In historical hindsight, Bose's Indian National Army must have made the British feel like someone was walking over their grave, which Indians had started digging in 1857, when the British Indian Army soldiers rose up against the foreign conqueror, to be eventually suppressed, sure, but announcing to the British that they are not welcome in the subcontinent, and shucking them off was only a matter of Indians getting organized and giving the word.

With the defeat of the Axis, the veterans of the Indian National Army--incidentally a consciously integrated army (in contrast to the clanwise segregated British Indian Army), and featuring women's combat battalions--were put on trial in Delhi. That trial was a tiger that the British soon became anxious to unride, since it became clear that any sort of conventional punishment meted out to the prisoners would unleash boundless fury among the Indian millions. in the event, they were cashiered and let go.

The Indian people's relationship to Bose and Gandhi was complex and nonlinear. Like nearly all activists of the time, Bose started his political career in the Movement, in Congress as a disciple of Gandhi, after a stunningly brilliant passage through school and college. Like many activists, he clashed politically with Gandhi over the latter's gradualist, some said accommodationist, policies toward the British.

Things came to a head when WWII hit, with Bose proposing to use the opportunity to finally throw off the British, and Nehru and Gandhi wishing to support the British as the lesser of two evils. The sympathy in the Congress party as well as in the nation at large was with Bose. For Indians, Gandhi was the revered paterfamilias who was owed devotion, while Bose was the brilliant brother who represented the pent-up Indian aspiration to fight the foreigner like proper men (and women) should. This rebellion was reflected in Bose winning the crucial Congress Presidency, only to resign and break with Congress when he could not get Gandhi's blessings.

The rest is history, once and still mostly well-known in India, but obscure in the Western world. In the political landscape of the time, Bose played approximately the role that Malcolm X later played in the Civil Rights movement in America--a charismatic and brilliant leader creating political space for a centrist non-violent coalescing figure. The analogy of Martin Luther King and Gandhi is well-known, but perhaps Bose supplies the missing piece that matches up with Malcolm X.

Pundita said...

Thank you very much for the crash course. Bose, and indeed the history of Indian independence, is virtually unknown to most Americans who aren't of South Asian heritage. Indians shouldn't take this is as a slight, by the way. Much American history is unknown to most Americans lol.

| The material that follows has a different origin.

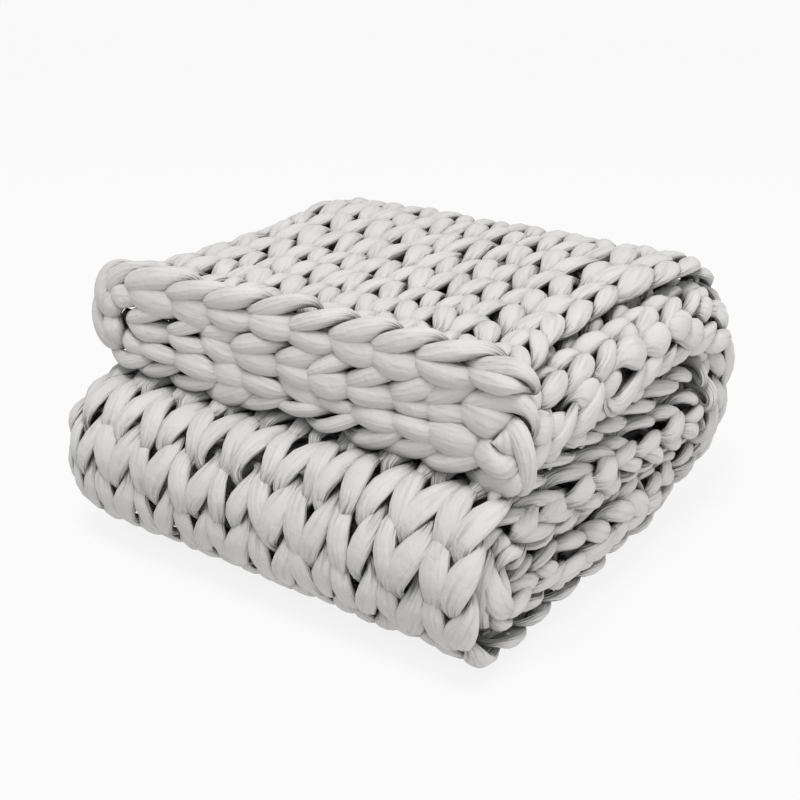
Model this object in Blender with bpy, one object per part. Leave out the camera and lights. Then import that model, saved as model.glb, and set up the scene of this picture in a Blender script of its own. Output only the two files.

I have only one quibble and it's with your reading of Malcolm's role in the American Civil Rights Movement. I am saying this from memory, as someone who lived through those events, and not from scholarly treatments of the topic:

My recollection is that Malcolm's role was not a factor in the federal government's intervention in state affairs in the South. Nor was it a factor in the support that the movement garnered from the majority of Americans

I'd say that more than anything, it was television that played the pivotal role, both in bringing Martin Luther King to a national audience, and in bringing the reality of life for Blacks in the south to the American heartland.

Americans throughout the country, even many southerners, were horrified by the televised images of police dogs being set on children during protests and other strong-arm tactics used by the local authorities against the protestors.

The brutality against Americans simply asking for their rights was seen, quite rightly, as un-American, and this view was strongly communicated by large numbers of Americans to their elected representatives to Congress.

A pity that Chandra Bose's struggle -- and the struggles of earlier Indian activists who demanded the British immediately quit India -- didn't occur in the era of television.

Madhu said...

Funny, I wrote up a comment about the rebellion of 1857 too, but it got "eaten" somehow by the system.

When I've got time, I'll post a couple references I found by retired generals from the period. One talks about how fear underscored everything post 1857, the Raj was brittle from then on, and the small amounts of self-governance introduced after that period set up some of the non-Violent freedom movements. Violence and non-violence were always present, side by side.

The other, also by a retired Indian, talks about the decreasing secularism of some parts of the British Indian Army so that it would have been impossible to keep things together (with mention of Patel).

Curiously, it's not just the Americans that have created a fiction. Some of the Indian polity (from my outsider view) is invested in a Gandhi mythology that is devoid of context.

Madhu said...

The other thing I find interesting is the deep dislike for Gandhi by some in the West because of his views about World War II and his comments about the Nazis. But what would have happened had he not "won" the argument in some senses, what would the outcome have been had it been more violent on the subcontinent and the resources of India not available?

Much is yet to be written, historywise, from both the Indian and American perspectives. We've (American of Indian origin here) forgotten our own history in the region at that period and the clashes with Churchill about independence.

Pundita said...

Madhu, the comment you sent this morning had a url string in it, which this old version of Google doesn't like.

So what I did was pull out keywords from the post:

"The Sepoy Rebellion of 1857-59
Columnist AH AMIN re-interprets the so-called 1857 Indian Mutiny."

The link can now be readily found at Google by anyone interested in it.

And here is your comment about it, "Here is one of the reference. You have to dig around in the various sections, it's a bit confusing, but interesting. In Indian Defense Journal."

I have tentatively penciled in Sat. Dec. 1 for the day I'll be able to find time to read the piece.